Labor Can Stop Beating The Inequality Drum

The Labor Party’s new Inclusive Prosperity Commission is driven by the principle that “equality itself is a driving force for economic growth”, in the words of Wayne Swan.

It is a lovely idea. Inequality is a bad thing. Growth is a good thing. Wouldn’t it be great if by reducing inequality we would also be boosting economic growth? A true win-win. For Labor, it would be a win-win-win, given that it would align with their philosophical interest in redistributive tax and welfare policies anyway.

Unfortunately for Labor, this is voodoo economics – ideological wish-fulfilment dressed up as analysis. The proposition that equality and growth are intrinsically linked is weak.

Two extremely high-profile documents published last year made the economic case for action against inequality. The first, “Redistribution, Inequality, and Growth” was published by the International Monetary Fund (IMF) in February 2014. The other, “Trends in Income Inequality and its Impact on Economic Growth”, was published by the Organisation for Economic Co-operation and Development (OECD), in December.

(There was of course another other major inequality document of 2014: Thomas Piketty’s Capital in the Twenty-First Century. I looked Piketty’s book on The Drum when it was published.)

Now, there are lots of reports published every year by these and other bodies. The IMF and OECD have been talking a lot about inequality recently. But it was these two papers that most clearly spelled out a causal relationship between reducing inequality and boosting growth. It helped that they came from the IMF and OECD – two apparently neoliberal, conservative organisations. It wasn’t so long ago that the IMF was protested as a bastion of anti-poor plutocracy.

Hence the prolonged press coverage. This Guardian story on Labor’s new Commission cites the IMF paper. A piece breathlessly citing the OECD report was published in The Age this week.

Yet there were less to these reports than the media coverage suggested.

The IMF report is actually a staff discussion note with the usual “does not necessarily represent IMF views” caveat. It found a correlation between less inequality and growth. That’s not new. Remember that correlation does not equal causation. The real question is: what is the economic impact of policy designed to reduce inequality? The IMF paper concluded that income and wealth redistribution does not harm growth. This was the finding that made global headlines.

But there’s an important qualification in the paper. The IMF authors were only willing to say that redistribution is “generally benign”. In “extreme cases” they found that redistribution does harm growth. So what is an extreme case? As the economics journalist Tim Worstall points out, what the IMF paper calls extreme redistribution is the exactly sort of redistribution many first world countries indulge in.

You can see the key chart in figure 7 on page 23. According to the IMF paper’s findings, the United States could afford to do a little more redistribution without harming growth. Countries like France and Germany do too much – that is, if they’re worried about growth.

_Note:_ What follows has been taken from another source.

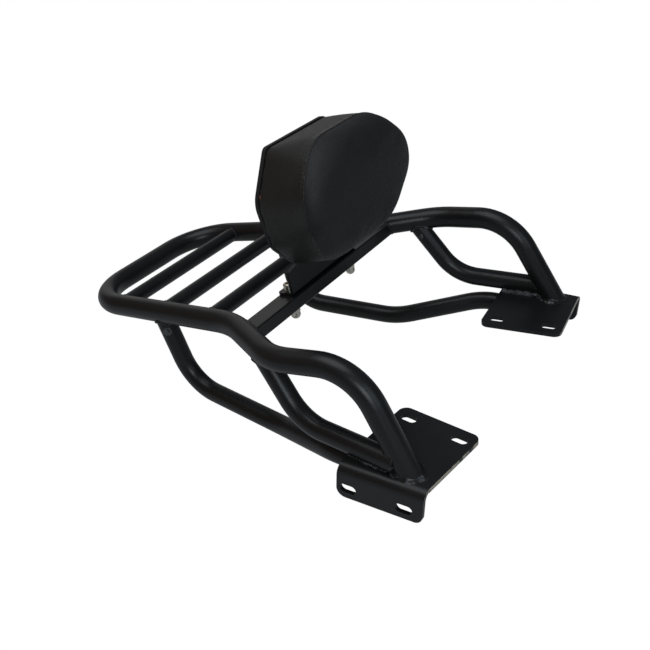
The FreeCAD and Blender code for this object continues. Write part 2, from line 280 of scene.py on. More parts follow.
# Satin black powder coat: orange peel, uneven gloss and a few specks of dust
# On welds it is bumpier and glossier, and grey metal shows where the noise is above bare_from
def powder_coat(name, weld=False, pale_front_edge=False, bare_from=0.54):
    material, tree, shader, where = new_material(name)
    broad = noise(tree, where, 22.0)
    peel = noise(tree, where, 420.0, detail=2.0)
    fine = noise(tree, where, 900.0, rough=0.6)
    layers = [(peel, 0.03, 0.0003), (fine, 0.03, 0.0001)]
    smoothest, roughest = (0.20, 0.34) if weld else (0.31, 0.37)
    roughness = ramp(tree, broad, 0.35, 0.65, smoothest, roughest)
    colour = mix(tree, broad, *coat_colours)
    if weld:
        layers.append((noise(tree, where, 300.0), 0.3, 0.0006))
        bare = ramp(tree, noise(tree, where, 130.0, rough=0.6), bare_from, bare_from + 0.12, 0.0, 0.7)
        colour = mix(tree, bare, colour, bare_colour)
    colour = mix(tree, dust(tree, where), colour, dust_colour)
    # Pale beige patches along the plate's front edge
    if pale_front_edge:
        colour = mix(tree, front_edge(tree, where), colour, pale_edge_colour)
    shader.inputs["Specular IOR Level"].default_value = 0.26
    surface(tree, shader, colour, roughness, layers)
    return material


def zinc():
    material, tree, shader, where = new_material("zinc_plate")
    broad = noise(tree, where, 260.0)
    fine = noise(tree, where, 2600.0, rough=0.6)
    roughness = ramp(tree, fine, 0.3, 0.7, 0.20, 0.36)
    layers = [(fine, 0.15, 0.0002), (broad, 0.1, 0.0004)]
    shader.inputs["Metallic"].default_value = 1.0
    surface(tree, shader, mix(tree, broad, *zinc_colours), roughness, layers)
    return material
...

Australia is dead on the line between extreme and benign. If this is right, any more redistribution would hurt our economy. Is this really the story that Wayne Swan and Labor want to tell right now?

So much for the IMF report. It shows exactly the opposite of what is claimed in the Australian press.

The story contained in the OECD report is a little more complicated. Again, it’s not a report – it’s a working paper with the standard caveat (“should not be reported as representing the official views of the OECD” etc.). This paper says that increasing inequality has a causal effect on growth, and “it follows” that reducing inequality is necessary to sustain long term growth. That’s all well and good, as far as it goes.

But the paper also has some strange findings. For instance, its modelling finds that investment in human capital – that is education – has no positive effect on economic growth. (They write: “the results … do not point to a positive effect of human capital on growth. Those findings are in fact hard to reconcile with the large amount of evidence on the positive consequences of education on individual productivity … and on the significant contribution of human capital to aggregate growth”.)

Huge, if true. All the money we put into skills and education as individuals and as society as a whole does little to grow the economy. If that’s not strange enough, the economist Eric Crampton observed that the OECD paper nonetheless calls for greater spending on education. Huh? If the authors don’t believe the own findings of their own model, why should we?

Yet despite these issues, the OECD and the IMF papers are Exhibits A and B for political action on inequality.

Let’s be fair. Comparisons between countries are fraught. Untangling the relationship between inequality and economic growth is complicated. The mechanisms by which one affects the other are controversial and unclear. Thomas Piketty’s book was one attempt, and a very idiosyncratic one at that.

Still, politics rarely waits for scholarship to come to a conclusion. What one New Yorker writer recently said about the British election could stand in for the entire inequality debate:

While [John Maynard] Keynes was being unceremoniously booted out the front door of Labour’s headquarters, Thomas Piketty was being ushered in through the side entrance.
It’s obvious that the Australian Labor Party needs a new agenda – particularly after the grubby politics of the Rudd and Gillard years. And they probably think focusing on inequality is a nice counterweight to the Coalition with its rich mates and its unfair budget.

But it’s not obvious that tackling inequality will grow the economy. If Labor is looking for an agenda, it would be wise to look elsewhere.